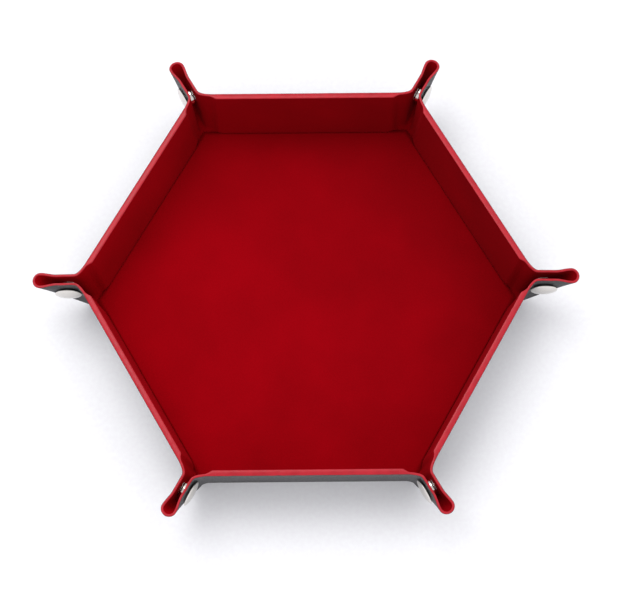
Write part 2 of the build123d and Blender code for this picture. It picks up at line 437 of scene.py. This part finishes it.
# %% Spin the snap cap
snap_across, snap_up = 7.6, 25.4  # from the foot of the flap's fold to the snap's axis
cap_section = [
    (0.0, 4.85), (2.2, 4.74), (4.2, 4.42), (5.5, 4.06), (6.0, 3.84), (6.22, 3.62), (6.2, 3.42),
    (5.98, 3.3), (5.72, 3.36), (5.5, 3.56), (4.0, 3.9), (3.3, 3.6), (3.2, 2.72), (0.0, 2.72),
]


def spun(section, steps=64):
    """A closed solid of revolution about Z from (out, along) points."""
    bm = bmesh.new()
    points = [bm.verts.new((out, 0, along)) for out, along in section]
    edges = [bm.edges.new(pair) for pair in zip(points, points[1:])]
    bmesh.ops.spin(
        bm, geom=points + edges, cent=(0, 0, 0), axis=(0, 0, 1),
        angle=2 * pi, steps=steps, use_merge=True,
    )
    bmesh.ops.remove_doubles(bm, verts=bm.verts, dist=1e-4)
    bmesh.ops.recalc_face_normals(bm, faces=bm.faces)
    return bm


snap_centre = fold_foot - SIDE * flap_side + across * snap_across + fold_up * snap_up
snap_frame = Matrix((across, fold_up, SIDE)).transposed().to_4x4()
snap_frame.translation = snap_centre
cap = spun(cap_section)
caps_on_the_right = (3, 4, 5)  # at these ears the cap is on the right flap
for ear in range(1, 7):
    hand = 1 if ear in caps_on_the_right else -1
    wall, flap = flap_of(ear, hand)
    disc = finished(cap, f"snap_{ear}_rolled_cap", nickel, ear_turn(ear, hand) @ snap_frame)
    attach(disc, flap)
    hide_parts(f"snap_{ear}_cap")
print(len(cap.faces), "faces a cap")

# %% [markdown]
# ## How the skins fold at an ear
# Past the end of a wall the skins turn outward into a flap, run along it, and curl round
# the ear's middle fold into the other flap. A point is named by its height and by how far
# it is past the flap's fold, measured on the flat cloth. The turn is a soft bend and not a
# crease, wider on the wall's side. The ear swells towards its tip above the snap, where
# nothing holds it shut. At the foot the two flaps run out into the floor's corner.

# %% The fold, as a rule for the middle of the two skins
wall_bend, flap_bend = 7.0, 2.6  # how far the turn reaches on each side of the fold
tip_round, loop_swell = 3.0, 1.0  # radius of the middle fold, and how far the ear swells
swell_reach = 7.5  # the swell dies out this far in from the round
foot_low, foot_high = 0.8, 4.0  # between these heights the ear grows out of the corner
tip_reach = 3.2  # flat width of the round half of the tip that each flap takes


def flap_width(height):
    """Flat distance from a flap's fold to the ear's middle fold."""
    return fold_inset + height * (tan(corner) - fold_slope)


def tip_width(height):
    return min(tip_reach, 0.75 * flap_width(height))


def fold_along(height):
    """A flap's fold, measured along the wall from its middle."""
    return fold_start + height * fold_slope


def loop_side(inward, height):
    """From the ear's middle to a flap's middle, at a distance in from the ear's middle fold."""
    swell = loop_swell * (height / wall_height) ** 4
    side = flap_side + swell * (1 - ease((inward - tip_round) / swell_reach))
    round_part = 1 - min(1.0, inward / tip_round)
    return side * sqrt(max(0.0, 1 - round_part**2))


def skins_middle(past, height):
    """Middle of the two skins, at a distance past the flap's fold and a height."""
    hinge = fold_foot + fold_up * (height / cos(tilt))
    width = flap_width(height)
    grown = ease((height - foot_low) / (foot_high - foot_low))

    def beyond(x):
        corner_way = to_ear * (x * fold_inset / width)
        ear_way = level * x + SIDE * (loop_side(width - x, height) - flap_side)
        return hinge + corner_way.lerp(ear_way, grown)

    first, last = -wall_bend, min(flap_bend, 0.5 * width)
    if past <= first:
        return hinge + to_ear * past
    if past >= last:
        return beyond(past)
    k = (past - first) / (last - first)
    a, c = hinge + to_ear * first, beyond(last)
    return a * (1 - k) ** 2 + hinge * (2 * k * (1 - k)) + c * k**2


def skin_point(past, height, depth):
    """A point out of the middle of the skins by a depth, and never past the ear's middle."""
    step = 0.02  # the surface's direction is taken over this distance
    width = flap_width(height)
    a, b = past - step, min(past + step, width)
    run = skins_middle(b, height) - skins_middle(a, height)
    rise = skins_middle(past, height + step) - skins_middle(past, height - step)
    point = skins_middle(past, height) + rise.cross(run).normalized() * depth
    point.y = max(0.0, point.y)
    if past >= width - 1e-6:
        point.y = 0.0
    return point


tip_top = skin_point(flap_width(wall_height), wall_height, middle)


# %% [markdown]
# ## Where the lining stands on a board
# Over a board the velvet stands in by the board's thickness, and past the board's end it
# slopes down to the leather over three millimetres.

# %% The board under the lining
board_edge, board_slope = board_half + 0.1, 3.0


def board_share(along):
    """1 over the wall's board and 0 past its end."""
    return 1 - ease((abs(along) - board_edge) / board_slope)


def lining_depth(along, layer):
    """Out of the skins' middle, negative towards the tray: the seen face is layer 0."""
    return glue - lining * (1 - layer) - board * board_share(along)


def cover_depth(along, layer):
    return middle - cover * layer


print("lining at a board and past it:", lining_depth(0, 0), lining_depth(47, 0))

# %% [markdown]
# ## Wall panels
# The stiff middle of each wall, from end to end of its board, is flat. It is a sheet of its
# own that rides on the wall. The lining's panel starts 3 mm up, above the roll at the
# crease, and the leather's lower down.

# %% One wall panel of each skin
panel_half = 41.0  # half of a panel's length, just short of the board's
foot_heights = {"lining": 3.0, "cover": 0.8}
depths = {"lining": lining_depth, "cover": cover_depth}
finishes = {"lining": velvet, "cover": leather}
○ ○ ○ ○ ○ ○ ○
The exercise: Give an exact copy of all the data shown above.

Task solution:
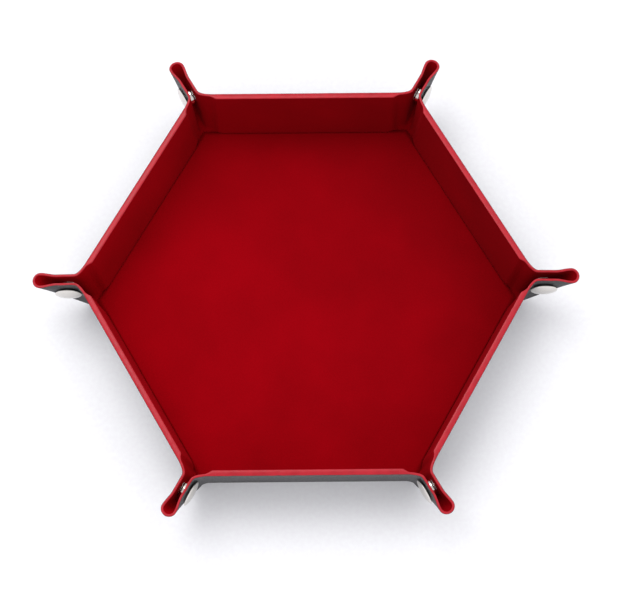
Write part 2 of the build123d and Blender code for this picture. It picks up at line 437 of scene.py. This part finishes it.
# %% Spin the snap cap
snap_across, snap_up = 7.6, 25.4  # from the foot of the flap's fold to the snap's axis
cap_section = [
    (0.0, 4.85), (2.2, 4.74), (4.2, 4.42), (5.5, 4.06), (6.0, 3.84), (6.22, 3.62), (6.2, 3.42),
    (5.98, 3.3), (5.72, 3.36), (5.5, 3.56), (4.0, 3.9), (3.3, 3.6), (3.2, 2.72), (0.0, 2.72),
]


def spun(section, steps=64):
    """A closed solid of revolution about Z from (out, along) points."""
    bm = bmesh.new()
    points = [bm.verts.new((out, 0, along)) for out, along in section]
    edges = [bm.edges.new(pair) for pair in zip(points, points[1:])]
    bmesh.ops.spin(
        bm, geom=points + edges, cent=(0, 0, 0), axis=(0, 0, 1),
        angle=2 * pi, steps=steps, use_merge=True,
    )
    bmesh.ops.remove_doubles(bm, verts=bm.verts, dist=1e-4)
    bmesh.ops.recalc_face_normals(bm, faces=bm.faces)
    return bm


snap_centre = fold_foot - SIDE * flap_side + across * snap_across + fold_up * snap_up
snap_frame = Matrix((across, fold_up, SIDE)).transposed().to_4x4()
snap_frame.translation = snap_centre
cap = spun(cap_section)
caps_on_the_right = (3, 4, 5)  # at these ears the cap is on the right flap
for ear in range(1, 7):
    hand = 1 if ear in caps_on_the_right else -1
    wall, flap = flap_of(ear, hand)
    disc = finished(cap, f"snap_{ear}_rolled_cap", nickel, ear_turn(ear, hand) @ snap_frame)
    attach(disc, flap)
    hide_parts(f"snap_{ear}_cap")
print(len(cap.faces), "faces a cap")

# %% [markdown]
# ## How the skins fold at an ear
# Past the end of a wall the skins turn outward into a flap, run along it, and curl round
# the ear's middle fold into the other flap. A point is named by its height and by how far
# it is past the flap's fold, measured on the flat cloth. The turn is a soft bend and not a
# crease, wider on the wall's side. The ear swells towards its tip above the snap, where
# nothing holds it shut. At the foot the two flaps run out into the floor's corner.

# %% The fold, as a rule for the middle of the two skins
wall_bend, flap_bend = 7.0, 2.6  # how far the turn reaches on each side of the fold
tip_round, loop_swell = 3.0, 1.0  # radius of the middle fold, and how far the ear swells
swell_reach = 7.5  # the swell dies out this far in from the round
foot_low, foot_high = 0.8, 4.0  # between these heights the ear grows out of the corner
tip_reach = 3.2  # flat width of the round half of the tip that each flap takes


def flap_width(height):
    """Flat distance from a flap's fold to the ear's middle fold."""
    return fold_inset + height * (tan(corner) - fold_slope)


def tip_width(height):
    return min(tip_reach, 0.75 * flap_width(height))


def fold_along(height):
    """A flap's fold, measured along the wall from its middle."""
    return fold_start + height * fold_slope


def loop_side(inward, height):
    """From the ear's middle to a flap's middle, at a distance in from the ear's middle fold."""
    swell = loop_swell * (height / wall_height) ** 4
    side = flap_side + swell * (1 - ease((inward - tip_round) / swell_reach))
    round_part = 1 - min(1.0, inward / tip_round)
    return side * sqrt(max(0.0, 1 - round_part**2))


def skins_middle(past, height):
    """Middle of the two skins, at a distance past the flap's fold and a height."""
    hinge = fold_foot + fold_up * (height / cos(tilt))
    width = flap_width(height)
    grown = ease((height - foot_low) / (foot_high - foot_low))

    def beyond(x):
        corner_way = to_ear * (x * fold_inset / width)
        ear_way = level * x + SIDE * (loop_side(width - x, height) - flap_side)
        return hinge + corner_way.lerp(ear_way, grown)

    first, last = -wall_bend, min(flap_bend, 0.5 * width)
    if past <= first:
        return hinge + to_ear * past
    if past >= last:
        return beyond(past)
    k = (past - first) / (last - first)
    a, c = hinge + to_ear * first, beyond(last)
    return a * (1 - k) ** 2 + hinge * (2 * k * (1 - k)) + c * k**2


def skin_point(past, height, depth):
    """A point out of the middle of the skins by a depth, and never past the ear's middle."""
    step = 0.02  # the surface's direction is taken over this distance
    width = flap_width(height)
    a, b = past - step, min(past + step, width)
    run = skins_middle(b, height) - skins_middle(a, height)
    rise = skins_middle(past, height + step) - skins_middle(past, height - step)
    point = skins_middle(past, height) + rise.cross(run).normalized() * depth
    point.y = max(0.0, point.y)
    if past >= width - 1e-6:
        point.y = 0.0
    return point


tip_top = skin_point(flap_width(wall_height), wall_height, middle)


# %% [markdown]
# ## Where the lining stands on a board
# Over a board the velvet stands in by the board's thickness, and past the board's end it
# slopes down to the leather over three millimetres.

# %% The board under the lining
board_edge, board_slope = board_half + 0.1, 3.0


def board_share(along):
    """1 over the wall's board and 0 past its end."""
    return 1 - ease((abs(along) - board_edge) / board_slope)


def lining_depth(along, layer):
    """Out of the skins' middle, negative towards the tray: the seen face is layer 0."""
    return glue - lining * (1 - layer) - board * board_share(along)


def cover_depth(along, layer):
    return middle - cover * layer


print("lining at a board and past it:", lining_depth(0, 0), lining_depth(47, 0))

# %% [markdown]
# ## Wall panels
# The stiff middle of each wall, from end to end of its board, is flat. It is a sheet of its
# own that rides on the wall. The lining's panel starts 3 mm up, above the roll at the
# crease, and the leather's lower down.

# %% One wall panel of each skin
panel_half = 41.0  # half of a panel's length, just short of the board's
foot_heights = {"lining": 3.0, "cover": 0.8}
depths = {"lining": lining_depth, "cover": cover_depth}
finishes = {"lining": velvet, "cover": leather}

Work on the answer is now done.